Projections for new employment for automotive and diesel technicians are low, but employers and educators in Southeast Wyoming are telling a different story, saying the demand for skilled trade workers is only increasing. 

“They need workers yesterday, (and) they can’t find them,” said Caleb Perriton, pathway coordinator for Trades and Technical Studies at Laramie County Community College, about potential employers. 

Automotive technology service and mechanic jobs had a projected employment decrease of 6.7% between 2020 and 2022, according to Projections Central, a workforce data website. The projected change is a loss of 110 jobs, meaning 110 fewer people are being employed in this sector than normal. 

Nationally, 69,000 jobs in the auto tech industry are available each year, according to the U.S. Bureau of Labor Statistics. 

Perriton meets with industry employers weekly and hears the same thing over and over: Companies need more workers who have targeted training in a trade. The American Transportation Research Institute named a shortage in diesel mechanics as the one of the top 10 issues in the trucking industry last year. 

“Any person who’s wanting to get into a really sustainable career, this is a great spot to be,” Perriton said. 

He is working to recruit students to enroll in any of LCCC’s trade programs, which, with the exception of the dual-enrollment Automotive Technology Program offered to Laramie High School students, are available only at the school’s Cheyenne campus. 

While enrollment at LCCC has been down during the pandemic, Perriton is hopeful students will start to return as the world adjusts. The college is making investments to improve and modernize its trade programs, which include auto and diesel technology, welding, industrial maintenance, wind and energy programs. 

Leaders at the college want to build an Advanced Manufacturing and Materials Center in the next few years, which will provide students with resources to learn skills such as mill work, machine work and 3D printing.

While LCCC has struggled financially during the pandemic, especially the Laramie campus, these programs will have up-to-date resources, Perriton said. The college decided to cut some programs and use money from grants and industry donors to keep its remaining programs competitive. 

“It’s no secret that there’s a great shortage of workers anywhere in the trades, but these are more sustainable career paths,” Perriton said. 

LCCC allows students to learn a trade without taking general education courses or by integrating it into an associate or bachelor’s degree program. Students don’t have to take highly technical courses in the sciences, but still learn the important aspects of the disciplines through hands-on training. 

“‘I can’t afford to go to school and get training’ is not an excuse,” Perriton said. 

Administrators at WyoTech also report feeling a demand for workers from industry contacts, said Jim Mathis, the school’s owner and president. 

Despite the pandemic, enrollment at Laramie’s technical school has increased over the past three and a half years to a current enrollment of about 800 students. 

“It’s truly unbelievable the opportunities that our students leave with,” Mathis said, noting that starting wages have increased since the start of the pandemic. 

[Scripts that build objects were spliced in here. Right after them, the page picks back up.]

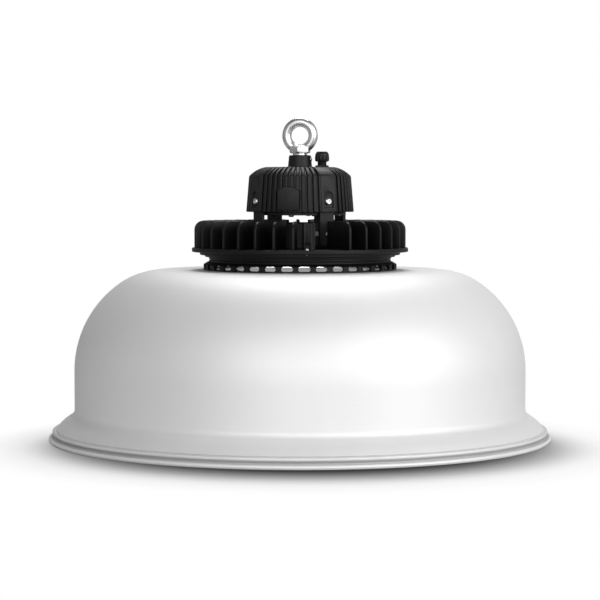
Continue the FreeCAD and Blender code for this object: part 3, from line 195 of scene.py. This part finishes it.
def spun_metal():
    """Spun aluminium: bright satin skin with the fine rings that the roller leaves. Painted shade
    darkens its colour in the scored line and in the groove above the rolled rim."""
    finish = Finish("spun aluminium")
    across, along, up = finish.axes()
    way = finish.radius() - up
    fine = finish.lines(way, 0.9, 3.0)
    broad = finish.lines(way, 9.0, 1.0)
    cloud = finish.noise(60.0, 3.0)
    # painted shade: the colour turns dark in the groove and the scored line above the rolled rim
    groove = band(up, (3.6, 4.6), (6.8, 8.0))
    score = band(up, (9.7, 10.2), (11.0, 11.6))
    skin = finish.blend(fine * 0.5 + cloud * 0.5, (0.80, 0.80, 0.80), (0.90, 0.90, 0.90))
    finish.set(Base_Color=finish.blend(groove * 0.55 + score * 0.25, skin, (0.16, 0.16, 0.16)),
               Metallic=0.3, Roughness=fine * 0.10 + broad * 0.06 + 0.44)
    return finish.bump(fine * 0.6 + broad * 0.4, 0.035)


def cast_metal(name, tone, roughness, grain, rounding, shine=0.5):
    """Die casting under a baked coat."""
    finish = Finish(name)
    sand = finish.noise(grain, 3.0)
    cloud = finish.noise(18.0, 2.0)
    dark = tuple(0.72 * part for part in tone)
    finish.set(Base_Color=finish.blend(cloud, dark, tone),
               Roughness=sand * 0.16 + roughness - 0.08, Specular_IOR_Level=shine)
    return finish.bump(sand, 0.05, 0.7, rounding)


def moulded(name, tone, roughness=0.5, grain=0.5, rounding=0.15, **fixed):
    """Moulded plastic or rubber with a fine grain."""
    finish = Finish(name)
    grit = finish.noise(grain, 2.0)
    cloud = finish.noise(9.0, 2.0)
    dark = tuple(0.86 * part for part in tone)
    finish.set(Base_Color=finish.blend(cloud, dark, tone),
               Roughness=grit * 0.12 + roughness - 0.06, **fixed)
    return finish.bump(grit, 0.02, 0.6, rounding)


def plated_steel():
    """Bright zinc plate with faint clouds."""
    finish = Finish("zinc plate")
    cloud = finish.noise(3.0, 3.0)
    fine = finish.noise(0.4, 2.0)
    finish.set(Base_Color=finish.blend(cloud, (0.62, 0.62, 0.63), (0.80, 0.80, 0.81)),
               Metallic=1.0, Roughness=cloud * 0.12 + fine * 0.08 + 0.22)
    return finish.bump(fine, 0.01, 0.5, 0.25)


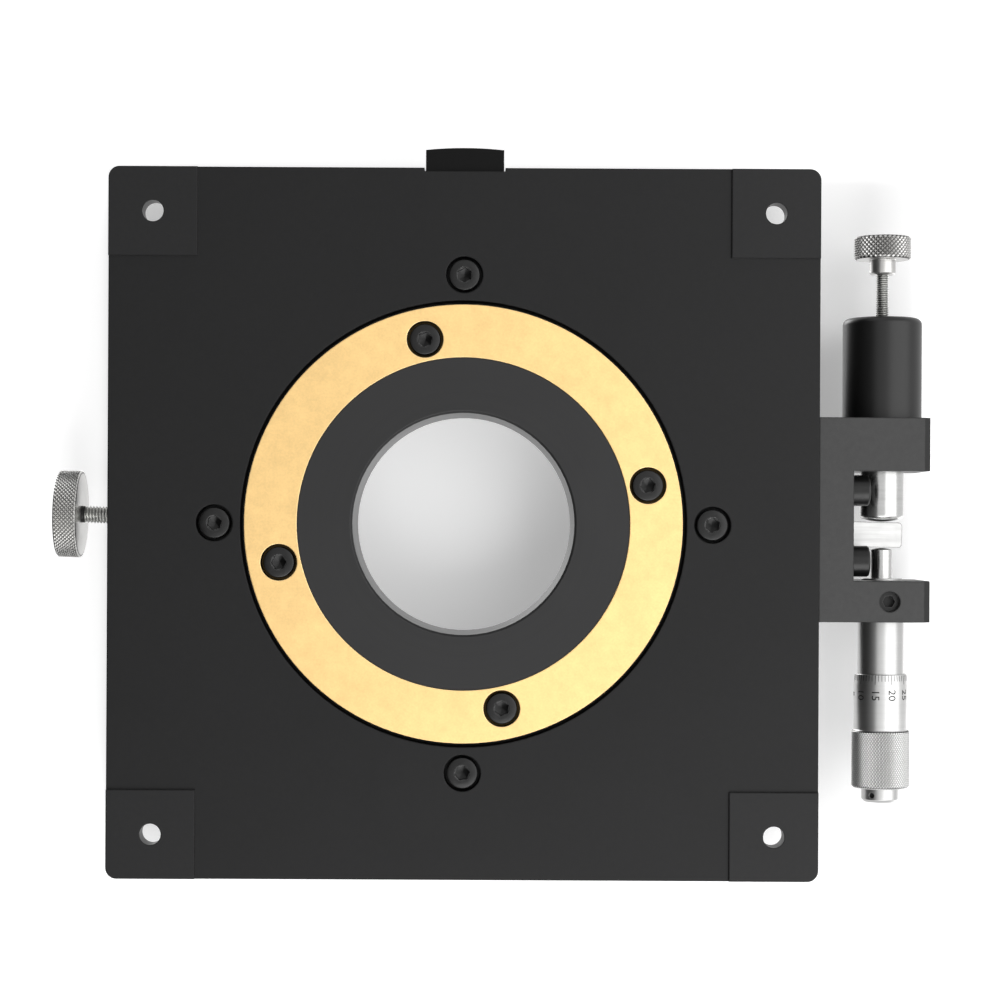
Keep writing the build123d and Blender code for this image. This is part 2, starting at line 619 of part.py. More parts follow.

WyoTech expects about 70 employers to show up at an upcoming career fair to seek students for their special skills. While a typical starting hourly rate for students right out of WyoTech would be between $20 and $25, UPS in Denver recently offered students a $39 hourly starting wage, Mathis said. 

Automotive service technicians and mechanics tend to make more money in Wyoming than elsewhere in the county, according to data from the U.S. Bureau of Labor Statistics.

In May 2020, the annual compensation for these jobs in Wyoming was between $48,530 and $64,640, while the national mean was $46,760. 

Despite this, only about 6% of WyoTech students are from Wyoming, with between 5% and 10% staying in the state after completion of the program. 

While the school values its Wyoming students, it has to recruit throughout the country because of Wyoming’s small population, Mathis said.